Directive:
The listing below holds a line with "cad_parts[node].hide_render = cad_parts[node].hide_viewport" and a later line with "obj.parent = None". Write out those two lines and every line between them, exactly, and nothing else.

_ _ _

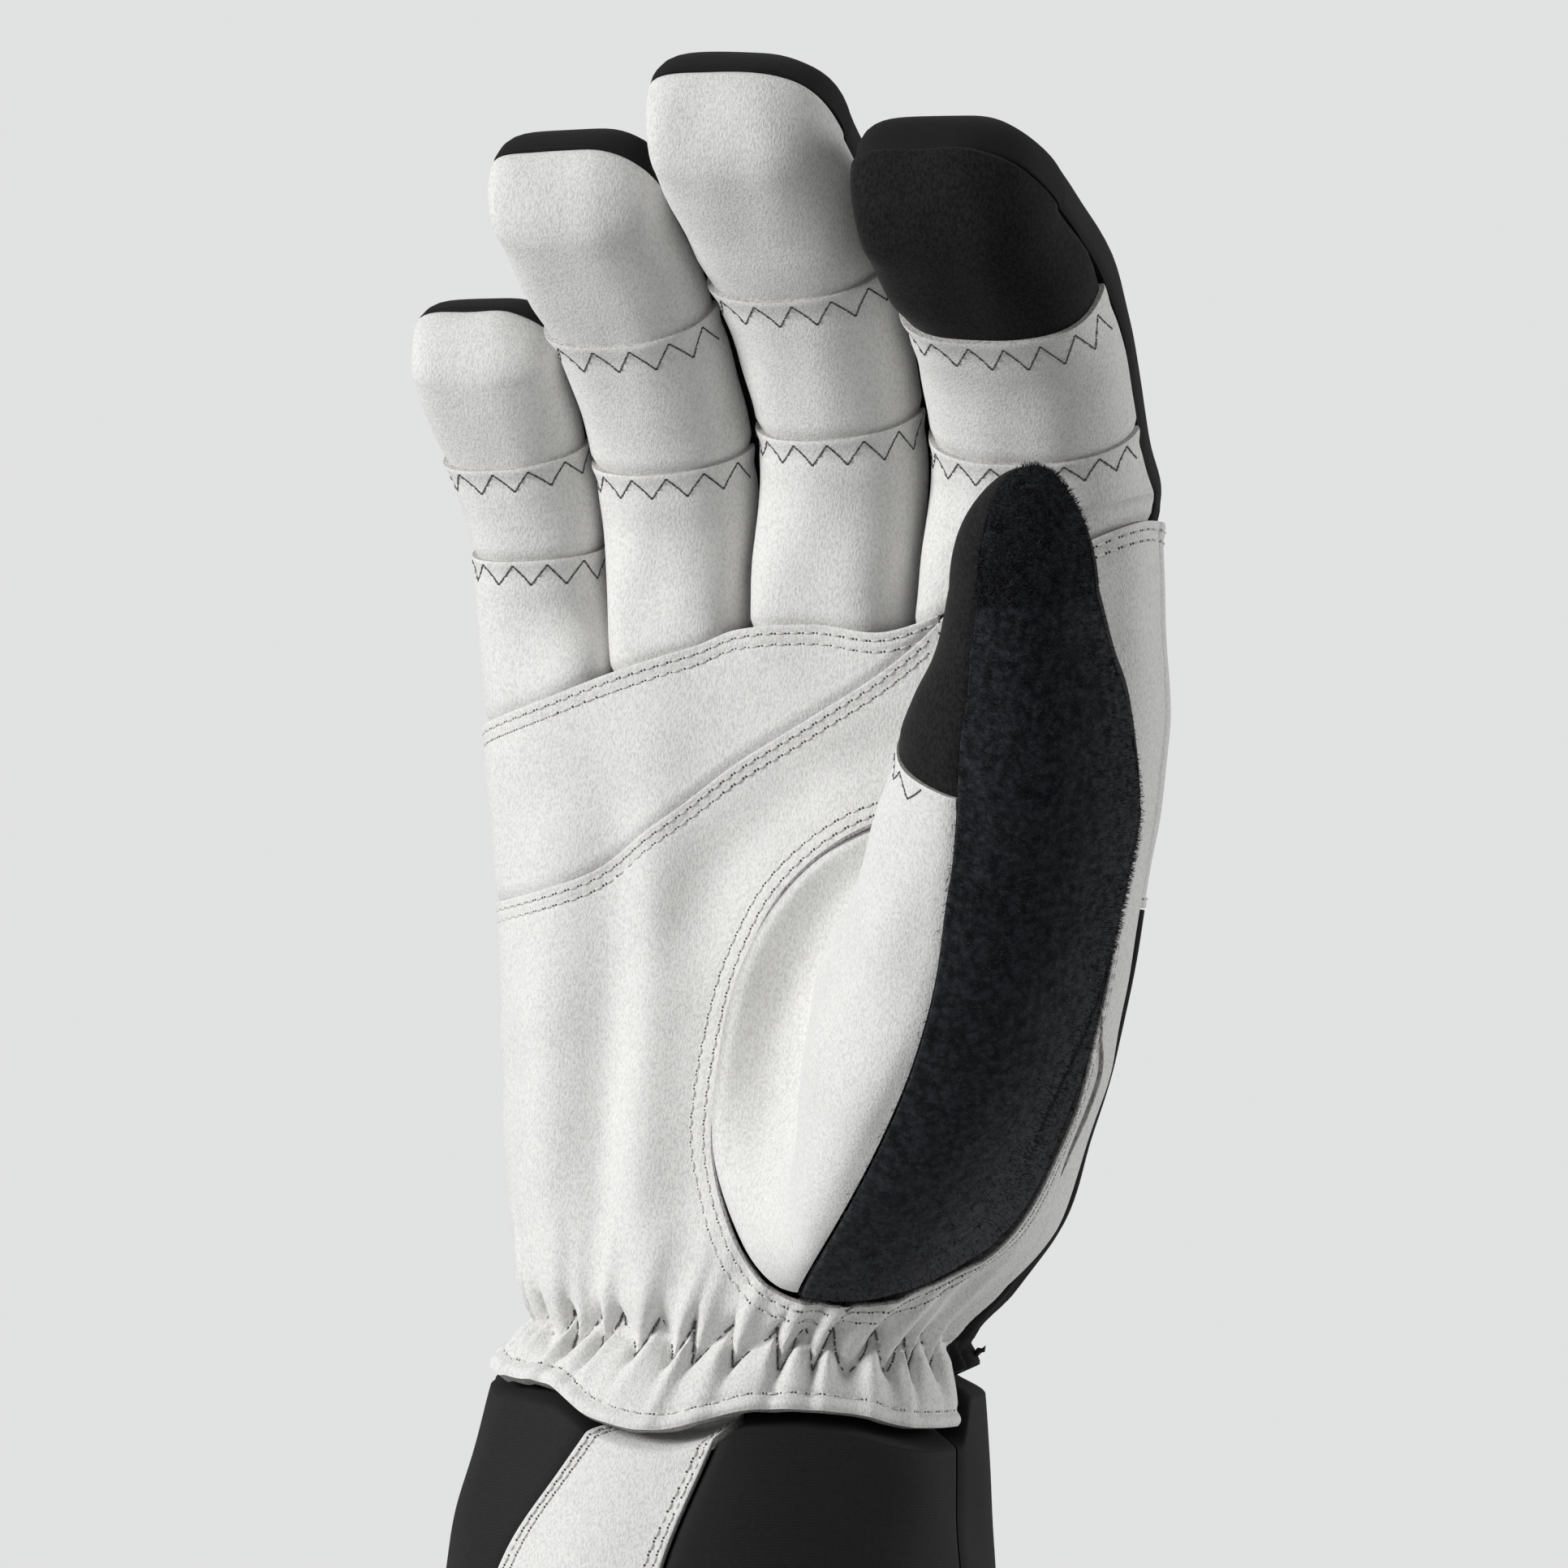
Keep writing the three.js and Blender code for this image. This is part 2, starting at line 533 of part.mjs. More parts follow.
// A closed wall under an outer surface: point(u, w) for u and w from 0 to 1 gives the outer side, and the inner
// side lies the wall's thickness under it. Each row has its share w and its count of columns. lift moves both
// sides outwards.
function wallGeometry(point, rows, wall, lift = 0) {
  const positions = [];
  const step = 1e-3;
  const lines = [0, 1].map((layer) =>
    rows.map(({ w, columns }) =>
      Array.from({ length: columns + 1 }, (_, i) => {
        const u = i / columns;
        const pu = point(Math.min(u + step, 1), w).sub(point(Math.max(u - step, 0), w));
        const pw = point(u, Math.min(w + step, 1)).sub(point(u, Math.max(w - step, 0)));
        const p = point(u, w).addScaledVector(pu.cross(pw).normalize(), lift - layer * wall);
        return positions.push(p.x, p.y, p.z) / 3 - 1;
      }),
    ),
  );
  const faces = [];
  const [outer, inner] = lines;
  for (let j = 0; j < rows.length - 1; j++) {
    fillStrip(faces, outer[j], outer[j + 1], false);
    fillStrip(faces, inner[j], inner[j + 1], true);
  }
  fillStrip(faces, inner[0], outer[0], false);
  fillStrip(faces, outer.at(-1), inner.at(-1), false);
  const side = (layer, at) => layer.map((line) => line.at(at));
  fillStrip(faces, side(outer, 0), side(inner, 0), false);
  fillStrip(faces, side(inner, -1), side(outer, -1), false);
  const geometry = new THREE.BufferGeometry();
  geometry.setAttribute("position", new THREE.Float32BufferAttribute(positions, 3));
  geometry.setIndex(faces);
  return geometry;
}

// Evenly spaced rows for wallGeometry.
const even = (columns, rows) => Array.from({ length: rows + 1 }, (_, j) => ({ w: j / rows, columns }));

const wasm = await Module();
wasm.setup();

function toSolid(geometry) {
  const merged = mergeVertices(geometry, 1e-4);
  return new wasm.Manifold(
    new wasm.Mesh({
      numProp: 3,
      vertProperties: merged.attributes.position.array,
      triVerts: new Uint32Array(merged.index.array),
    }),
  );
}

function toGeometry(solid) {
  const mesh = solid.getMesh();
  const geometry = new THREE.BufferGeometry();
  geometry.setAttribute("position", new THREE.BufferAttribute(mesh.vertProperties, 3));
  geometry.setIndex(new THREE.BufferAttribute(mesh.triVerts, 1));
  return geometry;
}

const whiteLeather = { color: 0xe6e5e1, roughness: 0.92, metalness: 0 };
const blackSoftshell = { color: 0x1b1b1d, roughness: 0.8, metalness: 0 };
const blackTouch = { color: 0x1d1c1c, roughness: 0.7, metalness: 0 };
const blackFleece = { color: 0x17191d, roughness: 1, metalness: 0 };
const cuffCloth = { color: 0x232325, roughness: 0.75, metalness: 0 };

const glove = new THREE.Group();
function addPiece(name, geometry, material) {
  const mesh = new THREE.Mesh(geometry, new THREE.MeshStandardMaterial(material));
  mesh.name = name;
  glove.add(mesh);
}

// Rows of a hand piece: many columns through the gathers, fewer above. The first quarter of w is the hem and the
// second the gathered band above the elastic.
const handPieceRows = (fine, coarse, upper) => [
  ...[0, 0.13, 0.25, 0.31, 0.39].map((w) => ({ w, columns: fine })),
  { w: 0.5, columns: (fine + coarse) >> 1 },
  ...Array.from({ length: upper }, (_, i) => ({ w: mix(0.5, 1, (i + 1) / upper), columns: coarse })),
];
function handRise(hem, elastic, top, w) {
  if (w < 0.25) return mix(hem, elastic, 4 * w);
  if (w < 0.5) return mix(elastic, elastic + gatherTop, 4 * w - 1);
  return mix(elastic + gatherTop, top, 2 * w - 1);
}
const thumbSideSeam = (z) => column(sideSeamRows, "up", "turn", (z - cuffHeight) / palmHeight);
const seamTop = sideSeamRows.at(-1).turn;

// Palm leather. The main piece runs from the hem to the slanting seam and on up to the index finger.
function palmMainPoint(u, w) {
  let turn = mix(pinkySideSeam, seamTop, u);
  let z = cuffHeight;
  for (let i = 0; i < 3; i++) {
    const top = Math.min(seamAt(turn, slantSeam) - seamGap / 2, seamAt(turn, fingerSeam) - fingerSeamGap / 2);
    z = handRise(palmHemHeight(turn), elasticHeight(smoothHandPoint(turn, cuffHeight).x), top, w);
    turn = mix(pinkySideSeam, seamTop, u) - (seamTop - thumbSideSeam(z)) * smooth(0.4, 1, u);
  }
  return handPoint(turn, z, mix(pinkySideSeam, seamTop, u));
}

// A plug that follows the hand's surface inside the rim of the thumb hole.
function holePlugPoint(u, w) {
  return holePoint(360 * u, mix(0.02, 1, w));
}

function holePlug() {
  const rings = [0, 0.3, 0.6, 1];
  const positions = [];
  const lines = [2 * leatherWall, -3 * leatherWall].map((lift) =>
    rings.map((w) =>
      Array.from({ length: holeSpokes }, (_, i) => {
        const u = i / holeSpokes;
        const turn = holePlugPoint(u + 0.01, w).sub(holePlugPoint(u - 0.01, w));
        const out = holePlugPoint(u, w + 0.01).sub(holePlugPoint(u, w - 0.01));
        const p = holePlugPoint(u, w).addScaledVector(out.cross(turn).normalize(), lift);
        return positions.push(p.x, p.y, p.z) / 3 - 1;
      }),
    ),
  );
  const faces = [];
  const [outer, inner] = lines.map((layer) => layer.map((line) => [...line, line[0]]));
  for (let j = 0; j < rings.length - 1; j++) {
    fillStrip(faces, outer[j + 1], outer[j], false);
    fillStrip(faces, inner[j + 1], inner[j], true);
  }
  fillStrip(faces, inner.at(-1), outer.at(-1), false);
  for (let i = 1; i < holeSpokes - 1; i++) {
    faces.push(outer[0][0], outer[0][i], outer[0][i + 1]);
    faces.push(inner[0][0], inner[0][i + 1], inner[0][i]);
  }
  const geometry = new THREE.BufferGeometry();
  geometry.setAttribute("position", new THREE.Float32BufferAttribute(positions, 3));
  geometry.setIndex(faces);
  return toSolid(geometry);
}

const palmSheet = toSolid(wallGeometry(palmMainPoint, handPieceRows(60, 24, 5), leatherWall));
addPiece("palm_main", toGeometry(palmSheet.subtract(holePlug())), whiteLeather);

// The angle round the palm side of the hand where x is reached on the finger seam.
function turnAcross(x) {
  let [low, high] = [-90, 90];
  for (let i = 0; i < 24; i++) {
    const turn = (low + high) / 2;
    if (smoothHandPoint(turn, seamAt(turn, fingerSeam)).x < x) low = turn;
    else high = turn;
  }
  return low;
}

// Where the slanting seam comes within a millimetre of the finger seam.
function slantEnd() {
  let x = 0;
  while (fingerSeam(x) - slantSeam(x) > 1 + seamGap) x += 0.25;
  return x;
}
const palmUpperEnd = turnAcross(slantEnd());
function palmUpperPoint(u, w) {
  const turn = mix(pinkySideSeam, palmUpperEnd, u);
  const low = seamAt(turn, slantSeam) + seamGap / 2;
  return handPoint(turn, mix(low, seamAt(turn, fingerSeam) - fingerSeamGap / 2, w));
}
addPiece("palm_upper", wallGeometry(palmUpperPoint, even(20, 2), leatherWall), whiteLeather);

// The patch on the index finger's side continues the palm leather, and the back is cut away for it.
const patchWith = (gap, turnGap, rise) => (u, w) => {
  const turn = mix(thumbSideSeam(cuffHeight + palmHeight) + sideSeamTurn - turnGap, patchTurn + turnGap, u);
  const low = cuffHeight + patchHeight - gap;
  return handPoint(turn, mix(low, seamAt(turn, fingerSeam) - fingerSeamGap / 2 + rise, w));
};
addPiece("index_side_patch", wallGeometry(patchWith(0, 0, 0), even(4, 4), leatherWall), whiteLeather);
const patchHole = wallGeometry(patchWith(seamGap, sideSeamTurn, 5), even(4, 4), 4 * softshellWall, softshellWall);

// Back of the hand: one softshell piece from the hem to the fingers.
function backPoint(u, w) {
  let turn = 180;
  let z = cuffHeight;
  for (let i = 0; i < 3; i++) {
    const top = seamAt(turn, fingerSeam) - fingerSeamGap / 2;
    z = handRise(backHemHeight, elasticHeight(smoothHandPoint(turn, cuffHeight).x), top, w);
    turn = mix(seamTop + sideSeamTurn, 360 + pinkySideSeam - sideSeamTurn, u);
    turn -= (seamTop - thumbSideSeam(z)) * smooth(0.6, 0, u);
  }
  return handPoint(turn, z, mix(seamTop, 360 + pinkySideSeam, u));
}
const backSheet = toSolid(wallGeometry(backPoint, handPieceRows(48, 20, 4), softshellWall));
addPiece("back_panel", toGeometry(backSheet.subtract(toSolid(patchHole))), blackSoftshell);

// Fingers: leather in three pieces on the palm side, and one softshell piece on the back and over the tip.
const sideStop = 0.993;
for (const finger of fingers) {
  const [lowSeam, highSeam] = fingerSeams[finger.name];
  const gap = seamGap / 2 / finger.length;
  const start = fingerSeamGap / 2 / finger.length;
  const pieces = [
    { part: finger.name === "index" ? "touch_tip" : "tip", from: highSeam + gap, to: 2, rows: 5 },
    { part: "middle", from: lowSeam + gap, to: highSeam - gap, rows: 2 },
    { part: "base", from: start, to: lowSeam - gap, rows: 3 },
  ];
  for (const { part, from, to, rows } of pieces) {
    const point = (u, w) => fingerPoint(finger, 1, sideStop * mix(-1, 1, u), mix(from, to, w));
    const material = part === "touch_tip" ? blackTouch : whiteLeather;
    addPiece(`${finger.name}_${part}`, wallGeometry(point, even(9, rows), leatherWall), material);
  }
  const backOf = (u, w) => fingerPoint(finger, -1, sideStop * mix(1, -1, u), mix(start, 2, w));
  addPiece(`${finger.name}_back`, wallGeometry(backOf, even(9, 10), softshellWall), blackSoftshell);
}

// Thumb: leather from the hole to the touch patch, the fleece pad outside, and softshell on the hidden side.
const thumbGap = seamGap / thumbLength;
const thumbLeather = (u, w) => thumbPoint(1, sideStop * mix(-1, 1, u), mix(-1, touchSeam - thumbGap, w));
addPiece("thumb_leather", wallGeometry(thumbLeather, even(14, 11), leatherWall), whiteLeather);
const touchTip = (u, w) => thumbPoint(1, sideStop * mix(-1, 1, u), mix(touchSeam, 2, w));
addPiece("thumb_touch_tip", wallGeometry(touchTip, even(10, 6), leatherWall), blackTouch);
const fleeceEdge = (v) => mix(fleeceRootEdge, fleeceBackEdge, smooth(-1, -0.1, v));
const fleecePoint = (u, w) => {
  const v = mix(-1, 2, w);
  return thumbPoint(-1, mix(sideStop, fleeceEdge(v) + fleeceGap, u), v);
};
addPiece("thumb_fleece", wallGeometry(fleecePoint, even(11, 13), fleeceWall), blackFleece);
const thumbBack = (u, w) => {
  const v = mix(thumbBackStart, 2, w);
  return thumbPoint(-1, mix(fleeceEdge(v) - fleeceGap, -sideStop, u), v);
};
addPiece("thumb_back", wallGeometry(thumbBack, even(4, 12), softshellWall), blackSoftshell);

// Cuff: three woven pieces and the leather strip, from the rim up to their hold under the elastic.
const cuffTop = elasticHeight(0) - 1;
function cuffRise(turn, w) {
  const hem = hemOverCuff(turn);
  if (w < 0.6) return mix(0, hem - cuffBlend, w / 0.6);
  if (w < 0.8) return mix(hem - cuffBlend, hem, 5 * w - 3);
  return mix(hem, cuffTop, 5 * w - 4);
}
const cuffLevels = [0, 0.2, 0.4, 0.6, 0.7, 0.8, 1];
const cuffEdge = (name, z) => column(cuffEdges[name], "up", "turn", z / cuffHeight);
function addCuffPiece(name, left, right, columns, material) {
  const wrapped = (turn) => (turn > 180 ? turn - 360 : turn);
  const point = (u, w) => {
    let z = cuffTop * w;
    let turn = 0;
    for (let i = 0; i < 3; i++) {
      const from = cuffEdge(left, z) + cuffSeamTurn / 2;
      const to = cuffEdge(right, z) - cuffSeamTurn / 2;
      turn = wrapped(mix(from, to < from ? to + 360 : to, u));
      z = cuffRise(turn, w);
    }
    return cuffPoint(turn, z);
  };
  const rows = cuffLevels.map((w) => ({ w, columns }));
  addPiece(name, wallGeometry(point, rows, cuffWall), material);
}
addCuffPiece("cuff_left", "left", "stripLeft", 4, cuffCloth);
addCuffPiece("cuff_strip", "stripLeft", "stripRight", 5, whiteLeather);
addCuffPiece("cuff_right", "stripRight", "right", 9, cuffCloth);
addCuffPiece("cuff_back", "right", "left", 18, cuffCloth);

export default glove;
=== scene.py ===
"""A ski touring glove for the right hand, dressed over its solid model.

White goat leather on the palm and the fingers' fronts, black softshell on the back, a fleece pad and a smooth
touch patch on the thumb, an elastic at the wrist and a knitted cuff under the ruffled hem. Lengths are in
millimetres until a mesh is made, and the frame is the model's: +Z to the fingertips, the palm faces -Y and the
thumb side is +X. An angle round the hand is in degrees, 0 at the palm and 90 on the thumb side.
"""
import math

import bpy
import numpy as np
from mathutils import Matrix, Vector


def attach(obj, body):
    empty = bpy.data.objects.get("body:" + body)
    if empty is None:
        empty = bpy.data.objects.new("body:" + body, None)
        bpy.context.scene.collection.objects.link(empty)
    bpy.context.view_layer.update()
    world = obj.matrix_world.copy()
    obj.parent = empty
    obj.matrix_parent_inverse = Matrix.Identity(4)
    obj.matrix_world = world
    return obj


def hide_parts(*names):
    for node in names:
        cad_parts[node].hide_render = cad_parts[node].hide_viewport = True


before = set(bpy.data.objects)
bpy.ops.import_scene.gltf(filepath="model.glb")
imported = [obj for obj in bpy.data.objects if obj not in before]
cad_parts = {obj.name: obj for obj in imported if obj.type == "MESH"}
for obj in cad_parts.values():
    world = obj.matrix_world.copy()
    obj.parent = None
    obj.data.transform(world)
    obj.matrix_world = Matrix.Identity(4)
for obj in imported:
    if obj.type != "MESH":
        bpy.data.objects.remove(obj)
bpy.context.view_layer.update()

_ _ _

Complete output:
        cad_parts[node].hide_render = cad_parts[node].hide_viewport = True


before = set(bpy.data.objects)
bpy.ops.import_scene.gltf(filepath="model.glb")
imported = [obj for obj in bpy.data.objects if obj not in before]
cad_parts = {obj.name: obj for obj in imported if obj.type == "MESH"}
for obj in cad_parts.values():
    world = obj.matrix_world.copy()
    obj.parent = None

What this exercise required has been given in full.